VATICAN CITY (CNS) -- Thanking Cardinal Peter Turkson for his five years of service as prefect of the Dicastery for Promoting Integral Human Development, Pope Francis has decided to name new leadership for the office, said a Vatican communique.

Beginning Jan. 1 and for a limited time, Canadian Cardinal Michael Czerny will serve as prefect and Salesian Sister Alessandra Smerilli will continue to serve as interim secretary, Matteo Bruni, director of the Vatican press office, said in a statement Dec. 23.

In August 2016, Pope Francis had announced the formation of the dicastery by merging the former pontifical councils for Justice and Peace, Cor Unum, Migrants and Travelers, and Health Care Ministry.

The dicastery began operations Jan. 1, 2017, under statutes approved for a five-year experimental period. The pope tapped Cardinal Turkson, who had led the Pontifical Council for Justice and Peace since 2009, to lead the office for that five-year period.

With that mandate up, Bruni said, all the "superiors" of the office offered Pope Francis their resignations. Those superiors apparently included Cardinal Czerny and Scalabrinian Father Fabio Baggio, both of whom were undersecretaries of the dicastery's Migrants and Refugees Section. Bruni did not say if Father Baggio will continue in his role.

Rumors about the dicastery leadership offering the pope their resignations began a week before the Vatican announcement.

Presenting Pope Francis' message for World Peace Day 2022 at a Vatican news conference Dec. 21, the 73-year-old Cardinal Turkson told reporters, "All assignments, appointments in the Holy See have a five-year limit. And when five years are up, it is expected that we place our mandate back in the hands of the Holy Father and await whether he confirms, reassigns or prolongs the appointment."

The cardinal, who'd had a private meeting with the pope Dec. 20, did not provide any details about the meeting. All he would tell reporters Dec. 21 was that he was waiting to hear from Pope Francis.

"If the Holy Father decides to have me continue, that's what it is.
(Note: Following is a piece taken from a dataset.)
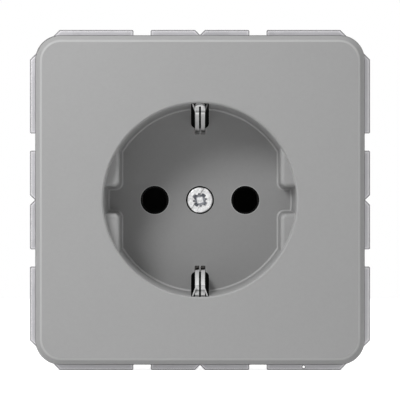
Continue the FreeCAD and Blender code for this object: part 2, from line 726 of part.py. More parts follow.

If he decides to reassign me, that's what it is," he said. "All of us come here to help and support the Holy Father in his ministry."

Cardinal Turkson, who was born in Nsuta-Wassaw, Ghana, is the only African currently heading a major Vatican office.

Cardinal Czerny, a 75-year-old Jesuit who was born in the Czech Republic but grew up in Canada, has been one of the two undersecretaries for migrants and refugees since the dicastery was founded. Pope Francis ordained him a bishop and inducted him into the College of Cardinals in 2019.

In March, Pope Francis had named Sister Smerilli, an Italian economist, undersecretary for faith and development at the Dicastery for Promoting Integral Human Development. He named her interim secretary of the dicastery in August after the resignations of Msgr. Bruno-Marie Duffé, secretary, and Argentine Father Augusto Zampini, adjunct secretary.

The change in leadership at the dicastery comes not only at the end of the office's first five years of existence, it also comes six months after Pope Francis asked Cardinal Blase J. Cupich of Chicago to conduct a visitation of the dicastery "in the context of a normal examination of the activity of the dicasteries, aimed at obtaining an updated understanding on the conditions in which they operate."

Similar visitations had been conducted of the congregations for Clergy and for Divine Worship and the Sacraments before new prefects were appointed for each.

Cardinal Turkson continues to serve as a member of congregations for the Doctrine of the Faith, Catholic Education, Divine Worship and the Sacraments and the Evangelization of Peoples, as well as the Pontifical Council for Promoting Christian Unity.

The former archbishop of Cape Coast, Ghana, Cardinal Turkson has worked at the Vatican since 2009 when Pope Benedict XVI called him to lead the then-Pontifical Council for Justice and Peace.